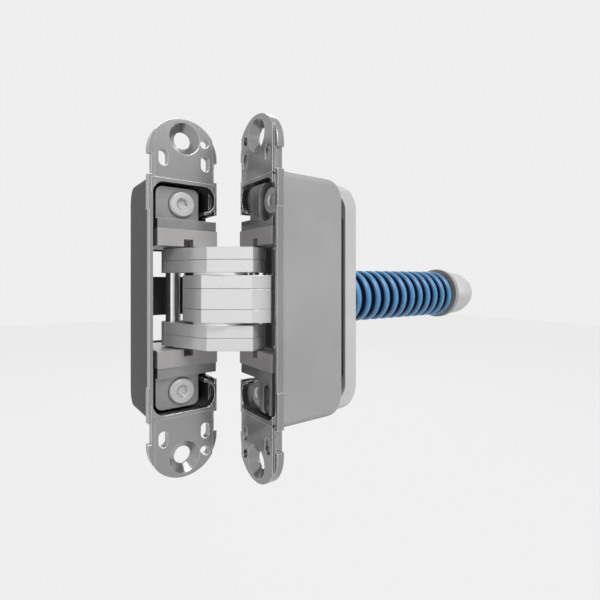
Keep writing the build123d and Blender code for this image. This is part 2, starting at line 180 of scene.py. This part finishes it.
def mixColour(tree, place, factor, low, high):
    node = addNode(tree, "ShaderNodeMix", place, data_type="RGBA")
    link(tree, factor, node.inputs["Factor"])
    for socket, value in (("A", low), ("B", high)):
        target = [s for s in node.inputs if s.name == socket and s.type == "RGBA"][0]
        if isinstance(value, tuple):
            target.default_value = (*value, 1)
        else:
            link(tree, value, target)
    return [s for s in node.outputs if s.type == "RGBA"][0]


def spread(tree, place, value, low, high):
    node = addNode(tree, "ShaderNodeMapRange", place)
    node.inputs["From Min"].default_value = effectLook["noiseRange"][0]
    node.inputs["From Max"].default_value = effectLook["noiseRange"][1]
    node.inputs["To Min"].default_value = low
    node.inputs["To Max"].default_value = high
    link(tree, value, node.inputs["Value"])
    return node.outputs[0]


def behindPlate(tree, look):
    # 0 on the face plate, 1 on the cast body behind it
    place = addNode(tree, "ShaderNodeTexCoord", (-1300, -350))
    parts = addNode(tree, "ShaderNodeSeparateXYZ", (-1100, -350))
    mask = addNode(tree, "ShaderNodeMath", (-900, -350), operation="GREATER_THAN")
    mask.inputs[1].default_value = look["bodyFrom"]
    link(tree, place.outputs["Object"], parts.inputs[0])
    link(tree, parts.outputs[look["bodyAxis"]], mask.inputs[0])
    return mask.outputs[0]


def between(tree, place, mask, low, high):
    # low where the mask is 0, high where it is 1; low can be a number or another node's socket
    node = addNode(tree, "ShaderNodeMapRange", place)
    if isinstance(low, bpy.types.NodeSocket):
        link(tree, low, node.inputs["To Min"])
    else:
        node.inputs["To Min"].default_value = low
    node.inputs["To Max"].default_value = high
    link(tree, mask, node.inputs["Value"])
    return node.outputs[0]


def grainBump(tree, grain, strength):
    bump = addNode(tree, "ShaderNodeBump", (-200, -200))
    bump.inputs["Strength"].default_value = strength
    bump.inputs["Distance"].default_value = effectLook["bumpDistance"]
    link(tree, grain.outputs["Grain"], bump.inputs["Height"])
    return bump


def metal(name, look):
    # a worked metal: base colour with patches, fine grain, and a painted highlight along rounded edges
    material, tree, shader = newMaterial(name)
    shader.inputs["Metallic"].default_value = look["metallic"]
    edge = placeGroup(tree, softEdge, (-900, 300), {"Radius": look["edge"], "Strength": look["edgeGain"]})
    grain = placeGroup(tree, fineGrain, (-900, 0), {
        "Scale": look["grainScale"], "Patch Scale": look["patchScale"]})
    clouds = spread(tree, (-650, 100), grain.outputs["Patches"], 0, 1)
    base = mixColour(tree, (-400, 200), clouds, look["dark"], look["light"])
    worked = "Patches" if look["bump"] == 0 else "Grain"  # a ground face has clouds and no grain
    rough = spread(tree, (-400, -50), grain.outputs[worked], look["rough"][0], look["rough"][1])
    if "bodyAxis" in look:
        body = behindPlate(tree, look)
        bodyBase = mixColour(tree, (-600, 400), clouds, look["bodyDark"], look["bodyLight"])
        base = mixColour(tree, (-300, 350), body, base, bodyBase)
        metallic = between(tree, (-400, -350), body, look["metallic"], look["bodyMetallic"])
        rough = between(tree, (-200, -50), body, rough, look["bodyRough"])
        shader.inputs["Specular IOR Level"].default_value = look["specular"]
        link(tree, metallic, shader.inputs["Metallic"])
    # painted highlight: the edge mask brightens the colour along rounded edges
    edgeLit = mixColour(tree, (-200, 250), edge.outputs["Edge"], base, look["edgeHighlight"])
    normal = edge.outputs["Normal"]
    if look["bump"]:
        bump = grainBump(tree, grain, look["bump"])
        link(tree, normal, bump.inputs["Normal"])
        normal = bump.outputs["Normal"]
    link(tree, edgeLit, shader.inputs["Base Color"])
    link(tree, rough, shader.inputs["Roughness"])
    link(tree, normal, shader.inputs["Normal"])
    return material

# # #

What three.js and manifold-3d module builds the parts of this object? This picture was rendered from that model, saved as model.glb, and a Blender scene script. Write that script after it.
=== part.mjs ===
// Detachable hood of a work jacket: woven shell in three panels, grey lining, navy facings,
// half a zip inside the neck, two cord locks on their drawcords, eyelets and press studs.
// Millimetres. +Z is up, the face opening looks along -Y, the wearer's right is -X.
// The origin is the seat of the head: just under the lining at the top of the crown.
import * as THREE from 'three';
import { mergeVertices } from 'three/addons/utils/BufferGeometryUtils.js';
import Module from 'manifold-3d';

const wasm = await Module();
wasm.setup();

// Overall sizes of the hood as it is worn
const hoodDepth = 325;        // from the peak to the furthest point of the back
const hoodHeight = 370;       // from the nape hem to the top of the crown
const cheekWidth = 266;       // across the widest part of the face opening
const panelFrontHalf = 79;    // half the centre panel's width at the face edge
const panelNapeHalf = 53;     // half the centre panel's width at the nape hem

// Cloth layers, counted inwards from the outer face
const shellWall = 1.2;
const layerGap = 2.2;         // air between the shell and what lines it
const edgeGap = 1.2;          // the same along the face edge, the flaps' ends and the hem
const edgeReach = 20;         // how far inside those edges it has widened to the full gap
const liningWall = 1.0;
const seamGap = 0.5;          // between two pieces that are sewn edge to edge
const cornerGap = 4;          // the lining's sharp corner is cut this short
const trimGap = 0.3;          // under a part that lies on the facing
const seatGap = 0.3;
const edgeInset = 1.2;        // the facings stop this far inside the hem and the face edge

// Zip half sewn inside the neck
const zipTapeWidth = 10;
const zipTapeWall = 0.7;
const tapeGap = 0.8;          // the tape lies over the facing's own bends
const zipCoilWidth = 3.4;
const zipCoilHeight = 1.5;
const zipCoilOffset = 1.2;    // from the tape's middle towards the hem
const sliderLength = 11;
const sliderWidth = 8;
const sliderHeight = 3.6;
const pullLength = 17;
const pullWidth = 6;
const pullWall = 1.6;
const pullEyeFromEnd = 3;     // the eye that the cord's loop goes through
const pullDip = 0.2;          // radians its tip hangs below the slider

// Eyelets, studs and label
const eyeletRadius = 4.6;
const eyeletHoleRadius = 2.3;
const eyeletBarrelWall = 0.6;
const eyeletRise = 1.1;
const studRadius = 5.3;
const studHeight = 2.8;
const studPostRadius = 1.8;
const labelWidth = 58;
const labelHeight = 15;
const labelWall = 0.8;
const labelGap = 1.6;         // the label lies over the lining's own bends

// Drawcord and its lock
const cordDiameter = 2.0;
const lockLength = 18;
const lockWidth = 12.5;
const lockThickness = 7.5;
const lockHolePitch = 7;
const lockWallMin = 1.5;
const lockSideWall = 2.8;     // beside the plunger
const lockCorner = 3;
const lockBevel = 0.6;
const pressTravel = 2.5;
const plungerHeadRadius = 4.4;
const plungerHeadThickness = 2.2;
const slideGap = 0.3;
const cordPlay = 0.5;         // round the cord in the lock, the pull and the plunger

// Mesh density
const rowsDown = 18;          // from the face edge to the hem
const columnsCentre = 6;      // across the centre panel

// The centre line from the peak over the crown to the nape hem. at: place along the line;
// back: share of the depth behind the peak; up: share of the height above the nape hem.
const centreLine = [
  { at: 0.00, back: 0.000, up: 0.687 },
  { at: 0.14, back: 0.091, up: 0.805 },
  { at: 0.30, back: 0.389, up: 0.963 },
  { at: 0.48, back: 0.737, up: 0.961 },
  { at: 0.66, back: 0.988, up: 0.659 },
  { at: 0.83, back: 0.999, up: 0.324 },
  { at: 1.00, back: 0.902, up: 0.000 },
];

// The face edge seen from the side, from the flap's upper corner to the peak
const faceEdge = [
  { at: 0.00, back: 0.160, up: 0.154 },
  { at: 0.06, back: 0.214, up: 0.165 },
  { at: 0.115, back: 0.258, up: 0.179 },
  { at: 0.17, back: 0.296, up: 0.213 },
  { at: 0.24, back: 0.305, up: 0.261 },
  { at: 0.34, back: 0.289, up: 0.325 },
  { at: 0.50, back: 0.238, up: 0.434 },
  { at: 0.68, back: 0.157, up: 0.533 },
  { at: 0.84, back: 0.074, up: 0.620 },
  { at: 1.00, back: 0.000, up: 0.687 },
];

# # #

Stated task – Produce only the lines from the line containing "Keep writing the" through the line containing "return mask.outputs[0]", inclusive of both, exactly as they stand in the entries above.

The response –
Keep writing the build123d and Blender code for this image. This is part 2, starting at line 180 of scene.py. This part finishes it.
def mixColour(tree, place, factor, low, high):
    node = addNode(tree, "ShaderNodeMix", place, data_type="RGBA")
    link(tree, factor, node.inputs["Factor"])
    for socket, value in (("A", low), ("B", high)):
        target = [s for s in node.inputs if s.name == socket and s.type == "RGBA"][0]
        if isinstance(value, tuple):
            target.default_value = (*value, 1)
        else:
            link(tree, value, target)
    return [s for s in node.outputs if s.type == "RGBA"][0]


def spread(tree, place, value, low, high):
    node = addNode(tree, "ShaderNodeMapRange", place)
    node.inputs["From Min"].default_value = effectLook["noiseRange"][0]
    node.inputs["From Max"].default_value = effectLook["noiseRange"][1]
    node.inputs["To Min"].default_value = low
    node.inputs["To Max"].default_value = high
    link(tree, value, node.inputs["Value"])
    return node.outputs[0]


def behindPlate(tree, look):
    # 0 on the face plate, 1 on the cast body behind it
    place = addNode(tree, "ShaderNodeTexCoord", (-1300, -350))
    parts = addNode(tree, "ShaderNodeSeparateXYZ", (-1100, -350))
    mask = addNode(tree, "ShaderNodeMath", (-900, -350), operation="GREATER_THAN")
    mask.inputs[1].default_value = look["bodyFrom"]
    link(tree, place.outputs["Object"], parts.inputs[0])
    link(tree, parts.outputs[look["bodyAxis"]], mask.inputs[0])
    return mask.outputs[0]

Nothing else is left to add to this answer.